More common than it seems
Despite how long it took to determine what an icequake sounds like, it's actually a pretty common occurrence in the world's polar regions.
As Dziak said, "Each year there are tens of thousands of what we call 'icequakes' created by the cracking and melting of sea ice and ice calving off glaciers into the ocean, and these signals are very similar in character to the Bloop."
Growing more common all the time
According to the NOAA, these icequakes have become more frequent in recent decades as the global effects of climate change become more apparent.
As glaciers experience more ice melting, icebergs are more likely to break off from them and eventually melt into the ocean.

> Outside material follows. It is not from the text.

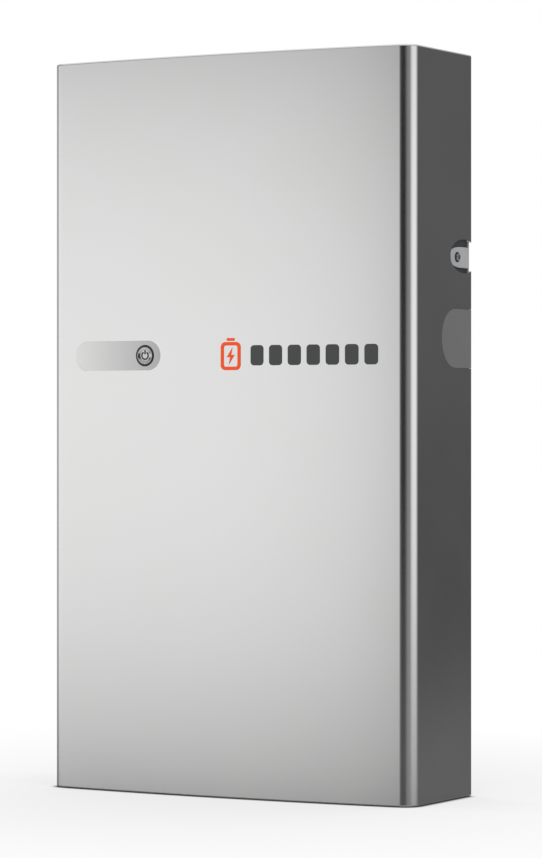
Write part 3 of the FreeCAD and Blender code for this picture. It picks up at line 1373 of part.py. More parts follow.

Putting the wilder theories to bed
Although NOAA scientists never considered the undiscovered beast or secret military experiment theories plausible, this discovery made them even more unlikely.
Considering how well the icequake sounds matched the "bloop," there was only a remote possibility that it could have come from any other source.
Suspected all along
One revelation that Dziak shared with Wired was that while the PMEL team who uncovered the "bloop's" origin were eager to do so, the eventual answer didn't exactly shock them.
Indeed, the best guess at the NOAA for years before that confirmation came was that naturally breaking ice was responsible for the noise.
Still fascinating to learn about
Although it may have been disappointing for some to learn that the truth was a little less fantastical than their theories, there's always some real satisfaction in solving a mystery.
And barring an unexpected development in the future, this is one mystery that can be considered solved.
PMEL's work continues
Although it doesn't sound like they have many decade-spanning mysteries to solve, PMEL's Acoustics Program continues developing technologies to better capture and analyze long-term data sets indicating sonic changes in the ocean.
If the story of the "bloop" makes anything clear, it's that those sounds can be surprisingly eloquent regarding how both humanity and natural processes can affect marine environments.